中国の地方政府はお金に困っています。地方政府債務が莫大なことになっているのは先にご紹介したとおりですが、地方政府は自分が有する企業が資金ショートに陥っても、もはや救済資金を入れることができないのです。それどころか、自らの資金不足を企業に補填させるべく強硬な手段に出ています。
2020年12月23日、『貴州茅台集団』(Kweichow Moutai Group)は突然株式の4%(時価総額:925億元)を「貴州省国有資産監督管理委員会」に無償で譲渡しました。
日本ではあまり知られていませんが、同グループは非常に大きな企業です。傘下の『貴州茅台酒』は「茅台(マオタイ)酒」という高級白酒(パイチュウ)を製造しており、中国株式市場で2020年06月時価総額が第1位になっています。
しかし、なぜこんな「株式の無償譲渡」なんてことが起こるのでしょうか? これは、先に起こった『アリババグループ』(Alibaba Group Holding Limited)への独占禁止法違反調査と同種の事件です。地方政府が太った企業の富を収奪しているのです。
↑でご紹介したことがありますが、そもそもマオタイの支配権は「貴州省国有資産監督管理委員会」が握っており、高衛東会長は貴州省の交通運輸部長出身です。
そのため、『貴州茅台集団』は150億元(約2,300億円)の社債を発行、入手した資金で国有企業『貴州高速道路集団(Guizhou Expressway Group)』の株式を購入する――という無茶苦茶なオペレーションまで行なっています。今回の4%の株式無償譲渡も、このような流れの中で理解できます。
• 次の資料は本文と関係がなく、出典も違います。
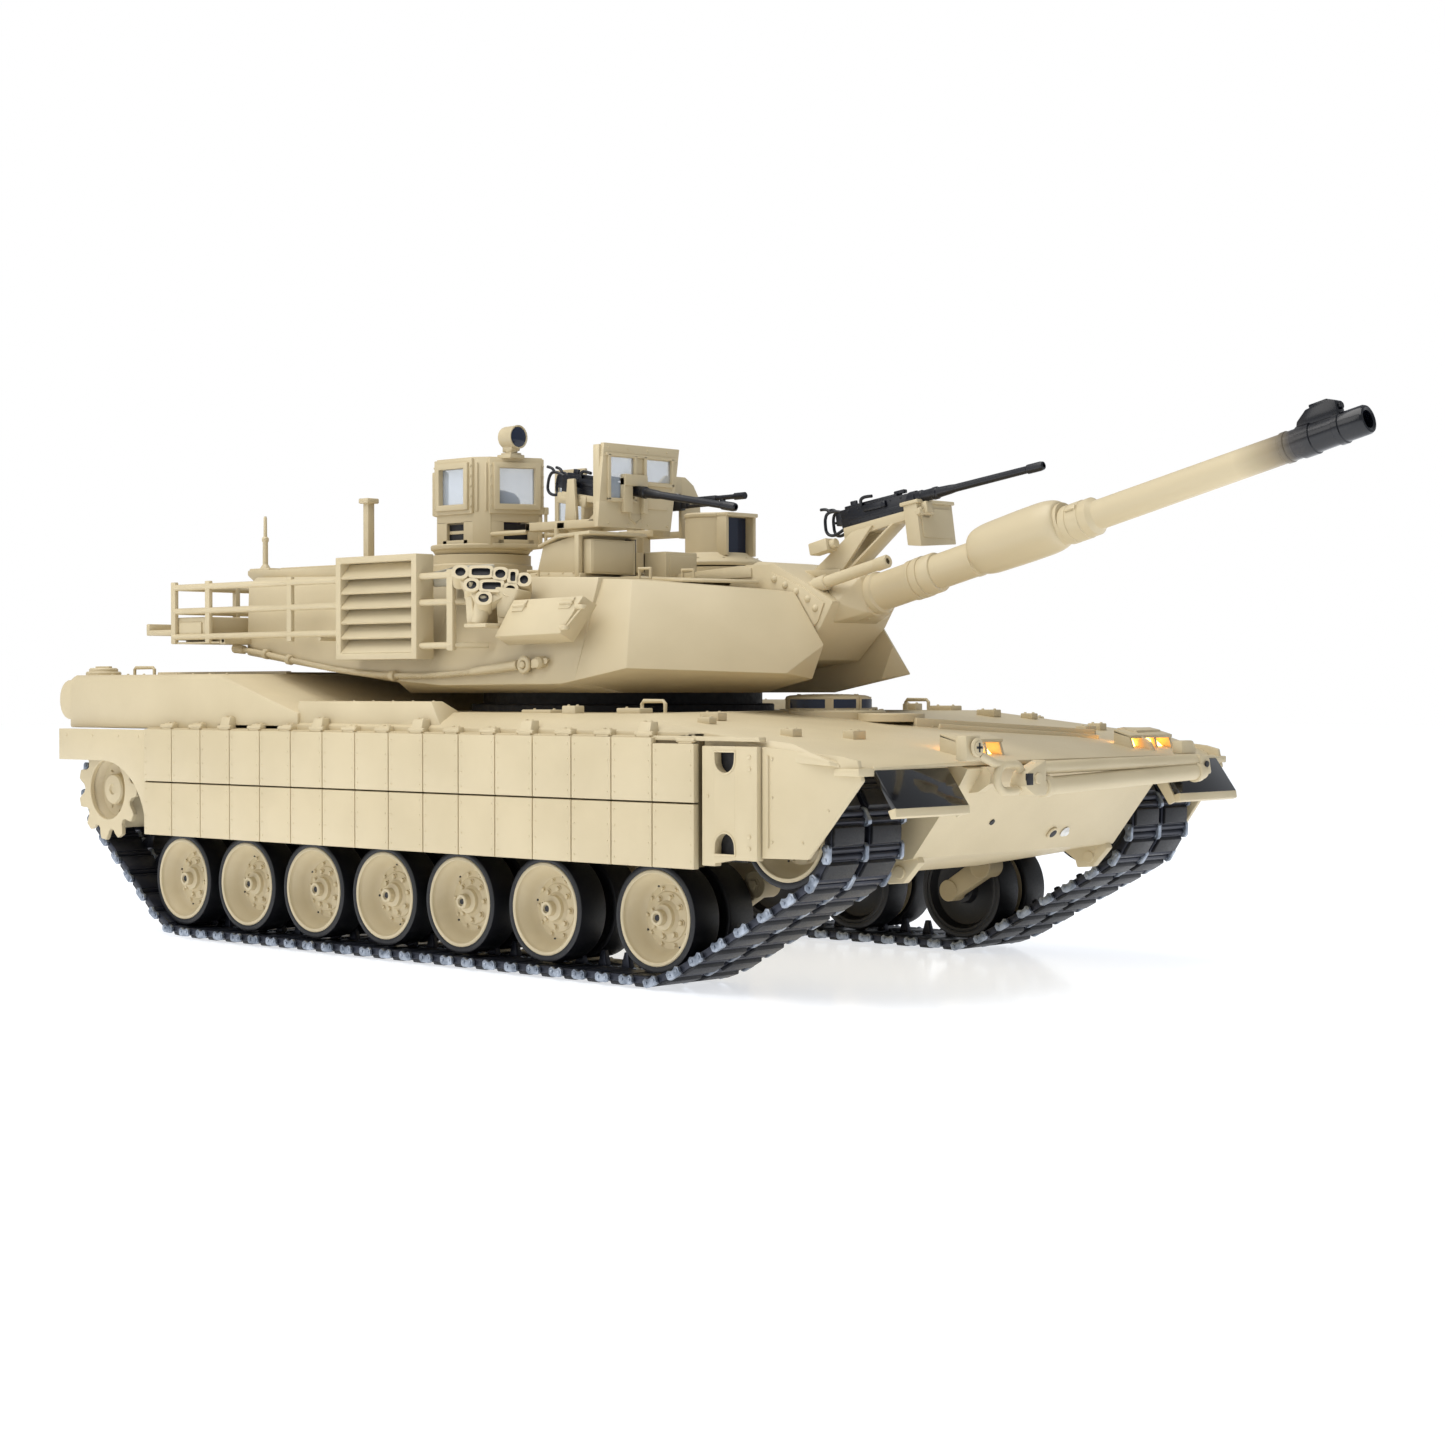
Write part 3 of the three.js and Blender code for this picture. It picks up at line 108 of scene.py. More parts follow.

さらに株式の無償譲渡は初めてではありません。2019年にも4%(時価総額587億元)が譲渡されています。
今更いうことでもないのですが、中国企業というのは民間に独立して存在するのではありません。中国共産党政府にいいようにされるものなのです。だからこそ、国有企業であっても飛びますし、デフォルトが数度発生してもなぜかいつまでも存在し続けたりするのです。
ですが、このように恥も外聞なくこのようなことを起こすのは、もう資金について末期症状に陥っているからだともいえます。このざまで中国企業に投資しようなどと誰が思うでしょうか。